BASED ON THE FOREGOING, IT IS HEREBY ORDERED THAT:

12. The Plan is confirmed pursuant to section 1129 of the Bankruptcy Code. 

13. Any and all objections to the Plan that have not been withdrawn or resolved prior to or in connection with the Confirmation Hearing are hereby overruled.

14. The Plan Documents, the transactions described in the Plan, the Plan Documents, and this Confirmation Order, are hereby approved.  This Confirmation Order shall constitute all approvals and consents required, if any, by the laws, rules, or regulations of any state or any other governmental authority with respect to the implementation or consummation of the Plan and the Plan Documents.
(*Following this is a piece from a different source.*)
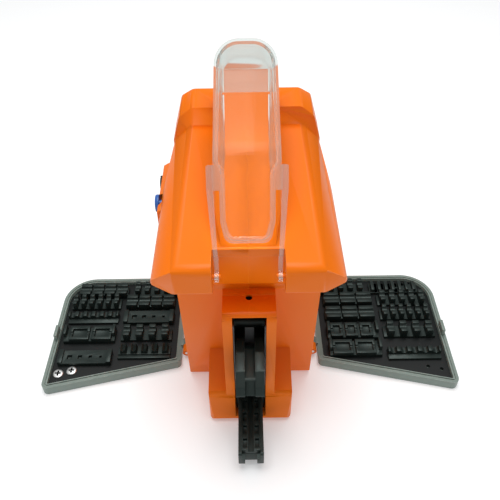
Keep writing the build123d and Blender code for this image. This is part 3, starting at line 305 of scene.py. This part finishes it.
def moulded(name, colour, roughness, worn):
    """Moulded plastic with a fine spark texture and slightly rubbed edges."""
    finish = Finish(name, colour, roughness)
    grains = finish.effect("grain", Grain_Scale=1500.0, Mottle_Scale=22.0)
    darker = [c * 0.86 for c in colour]
    finish.mottle(grains.outputs["Mottle"], darker, 0.35, roughness - 0.04, roughness + 0.05)
    rub = finish.effect("rub", Radius=0.0009, Amount=0.45)
    finish.mix(rub.outputs["Mask"], worn)
    finish.bump(grains.outputs["Height"], 0.35, 0.06 * MM)
    return finish


def oxide_steel(name, colour, roughness):
    """Black-oxide steel: dark, oily, with paler rubbed edges."""
    finish = Finish(name, colour, roughness, 0.55)
    grains = finish.effect("grain", Grain_Scale=1800.0, Mottle_Scale=90.0)
    finish.mottle(grains.outputs["Mottle"], (0.030, 0.044, 0.040), 0.5, roughness - 0.07,
                  roughness + 0.10)
    rub = finish.effect("rub", Radius=0.0005, Amount=0.55, Break_Scale=500.0)
    finish.mix(rub.outputs["Mask"], (0.15, 0.18, 0.17))
    finish.bump(grains.outputs["Height"], 0.25, 0.04 * MM)
    return finish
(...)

15. The releases, injunctions, exculpations, and related provisions set forth in Article IX of the Plan are incorporated herein in their entirety, are hereby approved and authorized in all respects, are so ordered, and shall be immediately effective on the Effective Date without further order or action on the part of this Court or any other party.  For the avoidance of doubt, pursuant to Bankruptcy Rule 3020(c)(1), the following provisions of the Plan will be immediately effective on the Effective Date: (a) Article IX.B (9019 Settlement; (b) Article IX.C (Section 1125(e) Release); (c) Article IX.D (The Debtor Release); (d) Article IX.E (Releases by Holders of Claims and Interests); (e) Article IX.F (Exculpation); (f) Article IX.G (Discharge and Discharge Injunction); (g) Article IX.H. (Enjoining Holders of Claims Against and Interests in Debtor).  Entry of this Confirmation Order constitutes a bar to any of the Releasing Parties asserting any claim or Cause of Action released pursuant to the Third Party Release.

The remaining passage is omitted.